Docker and similar tools are just that—tools. However, they can sometimes introduce unnecessary complexity. The mindset of “We’ll just put it in a container” or even “the more parts the better” can lead to a situation where complexity spirals out of control, as more and more components are added without careful consideration.

That said, we do offer a ready-made Docker container for Bugsink. But we built this container only after minimizing the number of components and with a strong emphasis on keeping the container itself as self-contained as possible.

No Nginx?

As it stands, the documentation for Gunicorn (which we use as our WSGI server) recommends using Nginx as a reverse proxy in front of Gunicorn. We parrot that advice in our own documentation. This is a common setup for Python web applications, as Nginx is known for its performance and robustness.

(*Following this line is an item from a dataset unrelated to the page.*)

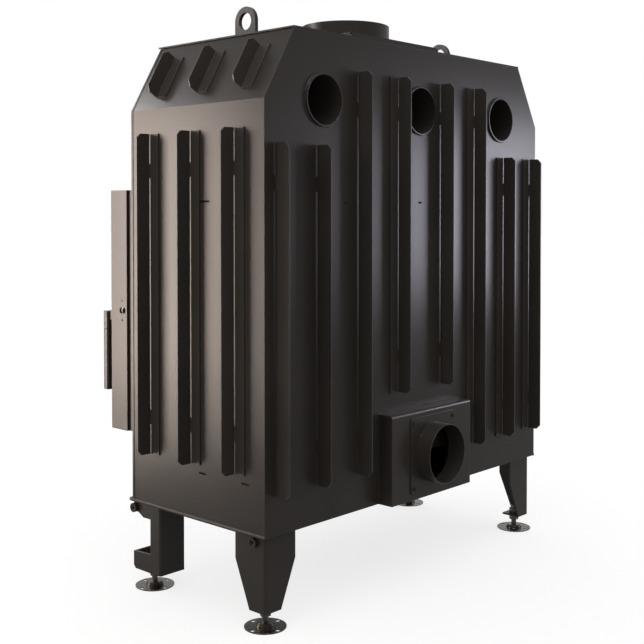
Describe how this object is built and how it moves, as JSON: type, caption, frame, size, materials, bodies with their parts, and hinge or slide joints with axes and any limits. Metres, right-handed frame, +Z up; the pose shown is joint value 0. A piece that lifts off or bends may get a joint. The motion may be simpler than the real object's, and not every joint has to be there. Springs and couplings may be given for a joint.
{
  "type": "fireplace insert",
  "caption": "Free-standing steel fireplace insert with finned walls, convection tubes, rear air spigot, top flue collar, glazed hinged door and levelling feet.",
  "frame": {"origin": "on the floor, in the middle of the whole insert's footprint box", "axes": "+Z up, the door faces -Y, the door handle is on the +X side"},
  "size_m": [0.988, 0.577, 1.189],
  "materials": {
    "stove_paint": "satin heat-resistant paint",
    "zinc_plate": "dull zinc plate",
    "black_fastener": "black oxide",
    "lining_board": "matt vermiculite board",
    "rope_seal": "woven glass-fibre seal",
    "ceramic_glass": "clear ceramic glass",
    "cast_grate": "matt cast iron",
    "handle_black": "matt black"
  },
  "bodies": {
    "casing": {"back_panel": "stove_paint", "front_panel": "stove_paint", "side_panel_right": "stove_paint", "side_panel_left": "stove_paint", "roof_plate": "stove_paint", "base_plate": "stove_paint", "flue_base_box": "stove_paint", "flue_collar": "stove_paint", "lifting_lugs": "stove_paint", "convection_tube_right": "stove_paint", "convection_tube_middle": "stove_paint", "convection_tube_left": "stove_paint", "air_inlet_box": "stove_paint", "air_spigot": "stove_paint", "spigot_screws": "black_fastener", "back_fins_right": "stove_paint", "back_fins_left": "stove_paint", "side_fins_right": "stove_paint", "side_fins_left": "stove_paint", "shoulder_fins": "stove_paint", "rear_leg_right": "stove_paint", "rear_leg_left": "stove_paint", "front_leg_right": "stove_paint", "front_leg_left": "stove_paint", "leg_brackets": "stove_paint", "leg_bolts": "black_fastener", "foot_lock_nuts": "zinc_plate", "door_surround": "stove_paint", "door_gasket": "rope_seal", "hinge_sockets": "stove_paint", "hinge_pins": "zinc_plate", "latch_keeper": "zinc_plate", "hearth_plate": "stove_paint", "lining_brackets": "stove_paint", "floor_lining": "lining_board", "side_lining": "lining_board", "back_lining": "lining_board", "grate": "cast_grate", "baffle": "lining_board", "drawer_rails": "stove_paint", "air_port_plate": "stove_paint"},
    "door": {"door_frame": "stove_paint", "door_back_plate": "stove_paint", "door_glass": "ceramic_glass", "glass_tape": "rope_seal", "glass_clips": "stove_paint", "hinge_knuckles": "stove_paint", "handle_bearing": "zinc_plate", "bearing_screws": "black_fastener", "handle_plate": "stove_paint"},
    "handle": {"handle_shaft": "zinc_plate", "handle_arm": "stove_paint", "handle_grip": "handle_black", "latch_hook": "zinc_plate"},
    "ash_drawer": {"ash_drawer": "stove_paint"},
    "air_slide": {"air_slide": "zinc_plate"},
    "foot_rear_right_body": {"foot_rear_right": "zinc_plate"},
    "foot_rear_left_body": {"foot_rear_left": "zinc_plate"},
    "foot_front_right_body": {"foot_front_right": "zinc_plate"},
    "foot_front_left_body": {"foot_front_left": "zinc_plate"}
  },
  "joints": [
    {"name": "door_hinge", "type": "hinge", "parent": "casing", "child": "door", "pos_m": [-0.454, -0.18655, 0.57], "axis": [0, 0, -1], "range_deg": [0, 105]},
    {"name": "handle_turn", "type": "hinge", "parent": "door", "child": "handle", "pos_m": [0.442, -0.20525, 0.5697], "axis": [-1, 0, 0], "range_deg": [0, 25]},
    {"name": "drawer_slide", "type": "slide", "parent": "casing", "child": "ash_drawer", "axis": [0, -1, 0], "range_m": [0, 0.25]},
    {"name": "air_slide_travel", "type": "slide", "parent": "casing", "child": "air_slide", "axis": [1, 0, 0], "range_m": [0, 0.03]},
    {"name": "foot_rear_right_level", "type": "slide", "parent": "casing", "child": "foot_rear_right_body", "axis": [0, 0, -1], "range_m": [-0.01, 0.015]},
    {"name": "foot_rear_left_level", "type": "slide", "parent": "casing", "child": "foot_rear_left_body", "axis": [0, 0, -1], "range_m": [-0.01, 0.015]},
    {"name": "foot_front_right_level", "type": "slide", "parent": "casing", "child": "foot_front_right_body", "axis": [0, 0, -1], "range_m": [-0.01, 0.015]},
    {"name": "foot_front_left_level", "type": "slide", "parent": "casing", "child": "foot_front_left_body", "axis": [0, 0, -1], "range_m": [-0.01, 0.015]}
  ]
}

However, we started to wonder: do we really need Nginx? Could we simplify the installation process even further by removing it? The answer is “maybe” – in any case I’ve opened the discussion on the Gunicorn issue tracker.

For now, we’ll keep Nginx in the installation process. It’s a well-known and well-documented solution that provides additional security and performance benefits. But we’re always looking for ways to simplify, so we’ll continue to evaluate whether Nginx is truly necessary for Bugsink.

Conclusion

With Bugsink, we’ve focused on reducing complexity while keeping the setup reliable and efficient. By sticking with familiar tools, simplifying our dependencies, and building only what we needed, we hope to have made self-hosting straightforward.

Looking ahead, we’ll keep questioning what’s truly necessary, exploring ways to simplify even further. Our aim is to ensure that as Bugsink evolves, it remains easy to deploy, manage, and use—showing that powerful tools don’t need to be complicated.

Now, let’s hope the people that try it out won’t be disappointed. Both in the installation process and in the product itself.